Anderson's editorial efforts are mostly unseen, other than his role as a cohost introducing
speakers. But it’s relevant to notice just a handful of times that he has acted as an interviewer. One was for Twitter’s Jack Dorsey in 2019 -- and this year for Elon Musk, the rapidly
growing shareholder and potential owner of Twitter. Links to both talks are here (Dorsey) and here (Musk).
Anderson is a media entrepreneur. And TED is perhaps the world's largest creator of nonfiction media content. So his
understanding of Twitter’s importance as the world’s most impactful curated town square can’t be overeremphasized.
On stage, in what was the longest segment I can remember in
my more than a decade of TED conferences, Anderson carefully probed what he called “Musk’s extraordinary mind,” and played a clip from “Saturday Night Live” where Musk
acknowledged his place on the autism spectrum.
In gently coaxing out Musk’s plan for how to embrace free speech on the Twitter platform, Anderson quoted a series of each
more threatening pieces of hate speech. "Someone has to make a decision as to which of those is not OK. Can an algorithm decide that?” Anderson queried Musk. Musks’ answer was that
“Twitter should match the
laws of the country." He paused. Then: “I think there’s an obligation to do that.”
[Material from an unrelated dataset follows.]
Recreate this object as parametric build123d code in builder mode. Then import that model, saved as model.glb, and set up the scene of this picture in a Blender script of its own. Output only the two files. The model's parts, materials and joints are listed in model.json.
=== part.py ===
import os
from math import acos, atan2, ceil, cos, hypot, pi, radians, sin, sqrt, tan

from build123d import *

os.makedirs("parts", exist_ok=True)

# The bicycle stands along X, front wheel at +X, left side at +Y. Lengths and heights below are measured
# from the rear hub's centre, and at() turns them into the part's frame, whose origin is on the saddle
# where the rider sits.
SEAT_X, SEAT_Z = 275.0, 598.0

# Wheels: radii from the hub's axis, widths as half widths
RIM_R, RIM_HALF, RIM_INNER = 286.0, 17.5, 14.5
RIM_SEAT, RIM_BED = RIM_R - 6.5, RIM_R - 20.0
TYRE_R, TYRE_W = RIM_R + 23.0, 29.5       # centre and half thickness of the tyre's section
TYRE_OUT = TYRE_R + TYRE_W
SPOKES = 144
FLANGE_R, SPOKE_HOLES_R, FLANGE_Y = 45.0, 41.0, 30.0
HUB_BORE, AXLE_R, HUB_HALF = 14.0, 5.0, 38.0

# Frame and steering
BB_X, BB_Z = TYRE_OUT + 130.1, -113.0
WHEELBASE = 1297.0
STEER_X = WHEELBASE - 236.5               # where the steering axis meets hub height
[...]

For an engineer who prefers numbers over
people, who cavalierly suggests that “Twitter should remove the W from its name," Musk revealed a likely Twitter with less concern about misinformation. “When in doubt, leave it up,”
he said.
The question that hung in the room: Would Donald Trump be allowed back on Twitter? It wasn’t asked, but it was answered. Musk rejects permanent bans, and said the
definition of free speech is “is someone you don't like allowed to say something you don’t like.” Musk and Trump aren’t friends, but it seemed clear in the room that
Trump’s return was a certainty under Musk. So far, Trump hasn’t given a clear indication as to his return.
In Anderson’s interview with Musk, you saw an extraordinary
interviewer: sensitive, careful, respectful, yet probing. In Musk’s answers, you learned a lot in his silences, as Anderson asked him questions that required nuanced answers.
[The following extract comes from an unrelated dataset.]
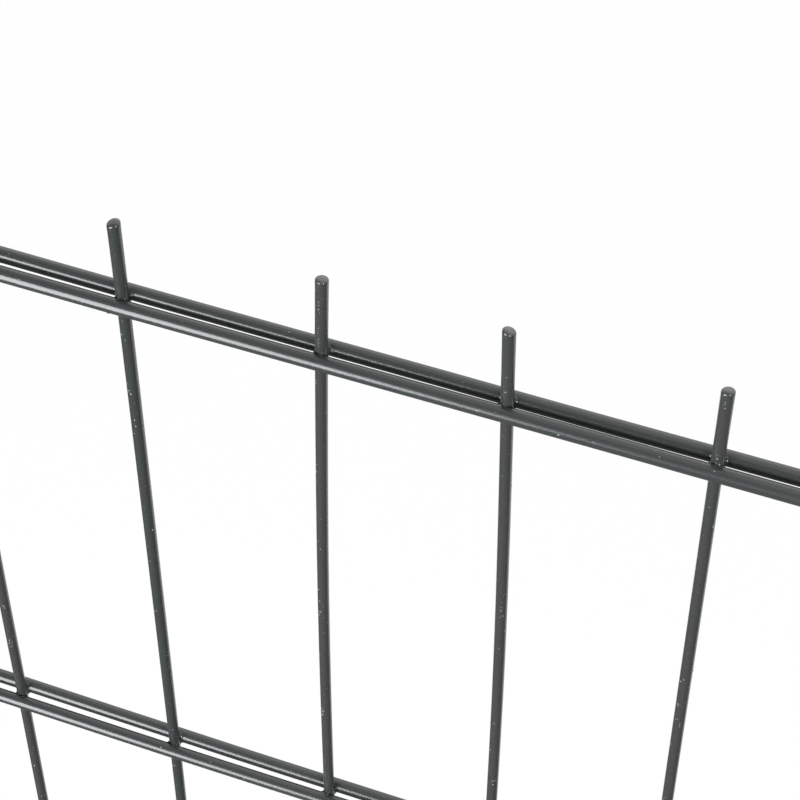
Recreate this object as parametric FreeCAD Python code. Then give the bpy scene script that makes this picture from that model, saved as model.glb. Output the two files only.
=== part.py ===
import FreeCAD, Part
import math
import os

# Twin-wire welded mesh fence panel, in millimetres.
# Thin upright wires stand side by side, and every row is a pair of thicker wires,
# one on the front and one on the back, so the uprights are held between them.
# Each crossing is a resistance weld: the row wire is pressed a little way into the
# upright, which keeps a saddle of the row wire's own section.
# The uprights stand proud of the top row as bare spikes and stop just under the
# bottom row.
# Every wire is drawn with a few flats, and its diameter is the size across them.
#
# Frame: +X along the panel, +Y through it from the front to the back, +Z up.
# The origin is the middle of the sheared lower end of the middle upright.

# Driving dimensions
UPRIGHT_COUNT = 41
ROW_COUNT = 6
MESH_WIDTH = 50.0
MESH_HEIGHT = 200.0
UPRIGHT_DIAMETER = 3.0
ROW_WIRE_DIAMETER = 4.0
WELD_BITE = 0.7
SPIKE_LENGTH = 27.5
FOOT_LENGTH = 2.5
ROW_WIRE_OVERHANG = 4.0
SPIKE_ROUNDING = 0.4
FOOT_ROUNDING = 0.3
ROW_END_ROUNDING = 0.4
WIRE_FLATS = 8
ROUNDING_STEPS = 2

# Sizes and places that follow from them
UPRIGHT_RADIUS = UPRIGHT_DIAMETER / 2
ROW_WIRE_RADIUS = ROW_WIRE_DIAMETER / 2
ROW_WIRE_OFFSET = UPRIGHT_RADIUS + ROW_WIRE_RADIUS - WELD_BITE
UPRIGHT_SPAN = (UPRIGHT_COUNT - 1) * MESH_WIDTH
ROW_WIRE_LENGTH = UPRIGHT_SPAN + 2 * ROW_WIRE_OVERHANG
TOP_ROW_HEIGHT = FOOT_LENGTH + (ROW_COUNT - 1) * MESH_HEIGHT
UPRIGHT_LENGTH = TOP_ROW_HEIGHT + SPIKE_LENGTH
FLAT_ANGLE = 2 * math.pi / WIRE_FLATS

UP = FreeCAD.Vector(0, 0, 1)
ALONG = FreeCAD.Vector(1, 0, 0)


def row_height(row):
    """Height of a row wire's centre line; row 1 is the lowest."""
    return FOOT_LENGTH + (row - 1) * MESH_HEIGHT


def upright_place(number):
    """Distance along the panel of an upright's centre line; number 1 is at the left."""
    return (number - 1) * MESH_WIDTH - UPRIGHT_SPAN / 2


def wire_ring(radius, height):
    """Corners of a wire's section at a height, with a flat towards each face of the panel."""
    corner_radius = radius / math.cos(FLAT_ANGLE / 2)
    corners = []
    for index in range(WIRE_FLATS):
        angle = (index + 0.5) * FLAT_ANGLE
        corners.append(
            FreeCAD.Vector(
                corner_radius * math.cos(angle), corner_radius * math.sin(angle), height
            )
        )
    return corners


def outline(corners):
    """Flat face inside a closed run of corners."""
    return Part.Face(Part.makePolygon(corners + corners[:1]))


def cut_wire(radius, length, start_rounding, end_rounding, axis, start):
    """A drawn wire cut to length, with both ends rounded over in a few steps."""
    rings = []
    for step in range(ROUNDING_STEPS + 1):
        turn = step / ROUNDING_STEPS * math.pi / 2
        inset = start_rounding * (1 - math.sin(turn))
        rings.append(wire_ring(radius - inset, start_rounding * (1 - math.cos(turn))))
    for step in range(ROUNDING_STEPS + 1):
        turn = step / ROUNDING_STEPS * math.pi / 2
        inset = end_rounding * (1 - math.cos(turn))
        rings.append(wire_ring(radius - inset, length - end_rounding * (1 - math.sin(turn))))
    faces = [outline(rings[0]), outline(rings[-1])]
    for lower, upper in zip(rings, rings[1:]):
        for index in range(WIRE_FLATS):
            following = (index + 1) % WIRE_FLATS
            faces.append(outline([lower[index], lower[following], upper[following], upper[index]]))
    wire = Part.Solid(Part.Shell(faces))
    wire.Placement = FreeCAD.Placement(start, FreeCAD.Rotation(UP, axis))
    return wire


def row_wire(row, side, length, rounding):
    """One wire of a row's pair, centred on x = 0; side is -1 at the front and 1 at the back."""
    start = FreeCAD.Vector(-length / 2, side * ROW_WIRE_OFFSET, row_height(row))
    return cut_wire(ROW_WIRE_RADIUS, length, rounding, rounding, ALONG, start)


def welded_upright():
    """The upright in the plane x = 0, with a saddle where each row wire is welded in."""
    blank = cut_wire(
        UPRIGHT_RADIUS, UPRIGHT_LENGTH, FOOT_ROUNDING, SPIKE_ROUNDING, UP, FreeCAD.Vector(0, 0, 0)
    )
    saddles = []
    for row in range(1, ROW_COUNT + 1):
        for side in (-1, 1):
            saddles.append(row_wire(row, side, MESH_WIDTH, ROW_END_ROUNDING))
    return blank.cut(saddles)


def save(shape, node):
    """Writes one piece of the panel under its node's name."""
    shape.exportStep(os.path.join("parts", node + ".step"))


os.makedirs("parts", exist_ok=True)

pattern = welded_upright()
for number in range(1, UPRIGHT_COUNT + 1):
    upright = pattern.copy()
    upright.translate(ALONG * upright_place(number))
    save(upright, "upright_%02d" % number)

for row in range(1, ROW_COUNT + 1):
    save(row_wire(row, -1, ROW_WIRE_LENGTH, ROW_END_ROUNDING), "row_%d_front_wire" % row)
    save(row_wire(row, 1, ROW_WIRE_LENGTH, ROW_END_ROUNDING), "row_%d_back_wire" % row)

print("upright volume", round(pattern.Volume, 2), "length", UPRIGHT_LENGTH)
print("panel", ROW_WIRE_LENGTH, "by", 2 * (ROW_WIRE_OFFSET + ROW_WIRE_RADIUS), "by", UPRIGHT_LENGTH)
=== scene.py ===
import math
import bpy
import numpy as np
from mathutils import Matrix, Vector


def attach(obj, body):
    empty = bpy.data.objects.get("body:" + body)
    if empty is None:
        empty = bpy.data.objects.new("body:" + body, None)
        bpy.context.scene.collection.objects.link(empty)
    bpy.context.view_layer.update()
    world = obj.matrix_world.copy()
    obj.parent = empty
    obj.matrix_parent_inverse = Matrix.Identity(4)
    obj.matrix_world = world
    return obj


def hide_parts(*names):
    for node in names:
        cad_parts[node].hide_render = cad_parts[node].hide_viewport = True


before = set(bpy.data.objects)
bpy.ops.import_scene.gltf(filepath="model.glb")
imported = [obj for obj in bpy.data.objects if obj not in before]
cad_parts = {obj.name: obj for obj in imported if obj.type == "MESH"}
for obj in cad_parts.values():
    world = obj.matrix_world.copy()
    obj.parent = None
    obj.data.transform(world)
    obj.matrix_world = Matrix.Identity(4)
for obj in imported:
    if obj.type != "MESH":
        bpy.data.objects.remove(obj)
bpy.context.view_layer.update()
print("frame loaded")

seeds = {"shapes": 31, "tones": 8, "dust": 17}
rng = np.random.default_rng(seeds["shapes"])
toneRng = np.random.default_rng(seeds["tones"])
dustRng = np.random.default_rng(seeds["dust"])

# the panel as the construction gives it, in millimetres as all lengths up to the mesh are
panel = {
    "uprights": 41,
    "rows": 6,
    "meshWidth": 50.0,
    "meshHeight": 200.0,
    "uprightRadius": 1.5,
    "rowRadius": 2.0,
    # coat on the uprights at the lower rows, at the top row and at the tips, where it gathers
    "uprightCoat": (0.04, 0.10, 0.17),
    "rowCoat": 0.06,
    "weldBite": 0.7,
    "footLength": 2.5,
    "spikeLength": 27.5,
    "rowOverhang": 4.0,
}
# the coat stands on the bare wires, and the pair of row wires keeps its outer width
rowOffset = panel["uprightRadius"] + panel["rowRadius"] - panel["weldBite"] - panel["rowCoat"]
rowRadius = panel["rowRadius"] + panel["rowCoat"]
rowHeights = panel["footLength"] + panel["meshHeight"] * np.arange(panel["rows"])
uprightPlaces = panel["meshWidth"] * (np.arange(panel["uprights"]) - (panel["uprights"] - 1) / 2)
coatHeights = rowHeights[-1] + np.array([-panel["meshHeight"], 0, panel["spikeLength"]])
rowEnd = uprightPlaces[-1] + panel["rowOverhang"]

# how far each wire strays from true, in millimetres, as drawn wire does after welding
stray = {
    "atRow": 0.22,
    "bow": 0.3,
    "spikeLean": 0.12,
    "thickCoat": 0.05,
    "rowWave": 0.18,
    "waveLengths": (118, 41),    # a slow wave, and a quick one with a share of its height
    "quickShare": 0.35,
    "lowestRise": 0.4,           # share of the wave in the lowest row, which only strays upwards
    # how far each coat is towards its warmer shade, either way
    "uprightTone": 0.25,
    "rowTone": 0.1,
    # the row wires in the picture, with tone nought: (place along the panel, rise) pairs for
    # each row and side, which hold up to the first distance from the middle and fade by the next
    "seenReach": (120, 230),
    "seenRows": {
        (5, -1): (
            (-80, -0.03), (-50, -0.12), (-17, 0.02), (14, 0.12), (44, 0.26), (85, 0.3), (112, 0.26)
        ),
        (5, 1): (
            (-83, 0.5), (-61, 0.27), (-40, 0.13), (-9, 0.13), (30, 0.18), (60, 0.06), (85, 0.12),
            (111, 0.3),
        ),
        (4, -1): ((-105, 0.3), (-85, 0.0), (-52, -0.48), (-26, -0.66), (-8, -0.68), (90, 0.0)),
        (4, 1): ((-108, 1.85), (-94, 1.6), (-72, 1.15), (-54, 0.85), (-28, 0.35), (60, 0.0)),
    },
    # the uprights in the picture: place at the top row, at the row below, bow above and below it,
    # lean of the spike, thicker coat
    "seen": {
        18: (0.0, -0.38, -0.5, 0.0, 0.0, 0.05),
        19: (-0.18, -0.08, 0.06, 0.0, -0.2, 0.07),
        20: (1.68, -0.36, -0.66, 0.0, 0.74, 0.01),
        21: (-1.34, -0.26, 0.72, 0.0, -0.45, 0.01),
        22: (-0.05, -0.17, 0.04, 0.0, 0.08, 0.03),
    },
    # tones of the same uprights
    "seenTones": {18: 0, 19: -0.55, 20: -0.05, 21: 0, 22: 0},
}
uprightDrift = rng.normal(0, stray["atRow"], (panel["uprights"], panel["rows"]))
uprightBow = rng.normal(0, stray["bow"], (panel["uprights"], panel["rows"] - 1))
spikeLean = rng.normal(0, stray["spikeLean"], panel["uprights"])
thickCoat = rng.uniform(0, stray["thickCoat"], panel["uprights"])
for number, (top, below, bowAbove, bowBelow, lean, thick) in stray["seen"].items():
    uprightDrift[number, -1] = top
    uprightDrift[number, -2] = below
    uprightBow[number, -1] = bowAbove
    uprightBow[number, -2] = bowBelow
    spikeLean[number] = lean
    thickCoat[number] = thick
rowPhases = rng.uniform(0, 2 * math.pi, (panel["rows"], 2))
uprightTones = toneRng.uniform(-stray["uprightTone"], stray["uprightTone"], panel["uprights"])
rowTones = toneRng.uniform(-stray["rowTone"], stray["rowTone"], (panel["rows"], 2))
for number, tone in stray["seenTones"].items():
    uprightTones[number] = tone
for row, side in stray["seenRows"]:
    rowTones[row, (side + 1) // 2] = 0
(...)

“Oversharing…oversharing," Musk said after admitting that he tweets from the toilet.
As an institution in a complicated world, TED is most certainly not algorithmic. The
curation of Anderson and the TED team is elegant, full of surprises -- an expansive media network of platforms, languages, and audiences.
One would hope that Twitter might take a
note from TED, and shift from a playground of bullies, trolls, and robots to a more curated conversation seeking to brighten divides and seek solutions.
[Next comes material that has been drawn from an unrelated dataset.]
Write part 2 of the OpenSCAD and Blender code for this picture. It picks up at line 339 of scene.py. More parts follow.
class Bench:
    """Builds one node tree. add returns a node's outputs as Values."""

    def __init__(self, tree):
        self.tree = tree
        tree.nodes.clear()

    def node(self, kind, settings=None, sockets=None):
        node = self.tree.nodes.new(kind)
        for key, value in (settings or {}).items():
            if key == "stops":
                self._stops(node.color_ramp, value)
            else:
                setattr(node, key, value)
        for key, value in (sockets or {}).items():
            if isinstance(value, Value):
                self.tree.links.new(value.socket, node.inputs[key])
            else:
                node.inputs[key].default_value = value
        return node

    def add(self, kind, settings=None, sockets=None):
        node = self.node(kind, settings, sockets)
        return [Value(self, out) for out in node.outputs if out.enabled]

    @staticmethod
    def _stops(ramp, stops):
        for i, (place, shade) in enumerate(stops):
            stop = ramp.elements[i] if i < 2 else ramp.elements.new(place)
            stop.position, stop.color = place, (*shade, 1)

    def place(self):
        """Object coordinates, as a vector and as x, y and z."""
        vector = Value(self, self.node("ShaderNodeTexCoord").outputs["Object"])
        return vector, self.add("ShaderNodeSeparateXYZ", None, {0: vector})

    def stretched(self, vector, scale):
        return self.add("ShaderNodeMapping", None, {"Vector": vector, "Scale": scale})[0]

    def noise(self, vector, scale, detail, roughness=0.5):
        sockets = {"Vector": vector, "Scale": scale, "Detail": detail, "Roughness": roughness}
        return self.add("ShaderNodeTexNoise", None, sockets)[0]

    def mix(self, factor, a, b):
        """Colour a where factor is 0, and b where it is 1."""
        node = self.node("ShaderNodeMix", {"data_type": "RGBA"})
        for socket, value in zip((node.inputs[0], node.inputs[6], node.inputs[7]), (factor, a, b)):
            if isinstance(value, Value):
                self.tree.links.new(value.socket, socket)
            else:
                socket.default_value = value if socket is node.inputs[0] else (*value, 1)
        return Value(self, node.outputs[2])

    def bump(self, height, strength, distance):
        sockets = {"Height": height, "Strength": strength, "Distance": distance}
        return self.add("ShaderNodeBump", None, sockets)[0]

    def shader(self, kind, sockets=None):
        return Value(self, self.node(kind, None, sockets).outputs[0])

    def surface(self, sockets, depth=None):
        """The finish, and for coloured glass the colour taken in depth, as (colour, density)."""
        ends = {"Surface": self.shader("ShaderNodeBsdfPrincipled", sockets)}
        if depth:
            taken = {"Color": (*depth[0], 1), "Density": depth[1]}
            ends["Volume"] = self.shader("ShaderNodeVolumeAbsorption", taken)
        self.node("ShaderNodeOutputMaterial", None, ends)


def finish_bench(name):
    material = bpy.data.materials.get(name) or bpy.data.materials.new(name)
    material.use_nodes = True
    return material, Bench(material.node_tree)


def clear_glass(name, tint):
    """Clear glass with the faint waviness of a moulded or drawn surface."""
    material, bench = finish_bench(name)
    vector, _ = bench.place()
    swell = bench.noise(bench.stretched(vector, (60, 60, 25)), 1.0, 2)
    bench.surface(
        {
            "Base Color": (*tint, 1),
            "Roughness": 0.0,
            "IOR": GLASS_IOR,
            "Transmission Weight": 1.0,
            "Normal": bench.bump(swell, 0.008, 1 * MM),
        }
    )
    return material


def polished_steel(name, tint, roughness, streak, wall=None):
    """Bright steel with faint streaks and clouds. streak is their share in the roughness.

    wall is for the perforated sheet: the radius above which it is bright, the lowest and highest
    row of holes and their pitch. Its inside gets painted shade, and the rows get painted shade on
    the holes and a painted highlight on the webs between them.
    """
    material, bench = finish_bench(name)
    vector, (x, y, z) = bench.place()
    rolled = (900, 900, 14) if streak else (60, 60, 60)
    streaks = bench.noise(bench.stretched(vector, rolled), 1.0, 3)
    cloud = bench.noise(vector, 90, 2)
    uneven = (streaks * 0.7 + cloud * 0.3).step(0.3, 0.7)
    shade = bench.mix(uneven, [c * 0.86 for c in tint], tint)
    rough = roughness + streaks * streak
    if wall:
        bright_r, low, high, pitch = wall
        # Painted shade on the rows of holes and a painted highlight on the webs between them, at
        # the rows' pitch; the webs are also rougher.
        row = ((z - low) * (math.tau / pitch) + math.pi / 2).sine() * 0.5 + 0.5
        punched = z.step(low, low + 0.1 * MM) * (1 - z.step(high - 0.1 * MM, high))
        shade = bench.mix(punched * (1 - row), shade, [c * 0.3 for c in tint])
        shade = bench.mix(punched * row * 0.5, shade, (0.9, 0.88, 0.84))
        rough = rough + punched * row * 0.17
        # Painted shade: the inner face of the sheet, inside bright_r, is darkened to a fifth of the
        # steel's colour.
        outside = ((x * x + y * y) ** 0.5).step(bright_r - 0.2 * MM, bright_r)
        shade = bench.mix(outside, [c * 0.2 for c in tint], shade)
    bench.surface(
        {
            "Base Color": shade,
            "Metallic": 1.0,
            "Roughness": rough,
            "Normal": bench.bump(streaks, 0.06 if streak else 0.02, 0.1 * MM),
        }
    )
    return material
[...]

But Musk’s honest admission on
national television back in 2021 makes one thing clear: Empathy requires emotional intelligence. And that’s simply something that Musk lacks in his remarkable collection of gifts.
Do we need Musk to get driverless electric cars on the roads, and maybe take us to Mars? Yes, we most certainly do. But do we want Musk to be an artist, musician, poet, or painter? Art requires
emotional intelligence. Journalism, too, because stories aren’t math problems or provable scientific facts. When Musk says he loves truth, he’s speaking about scientific truth, like
physics. For the potential new owner of Twitter to be counting on truth seems to be setting a bar for Twitter’s curation guardrails that he is unlikely to meet.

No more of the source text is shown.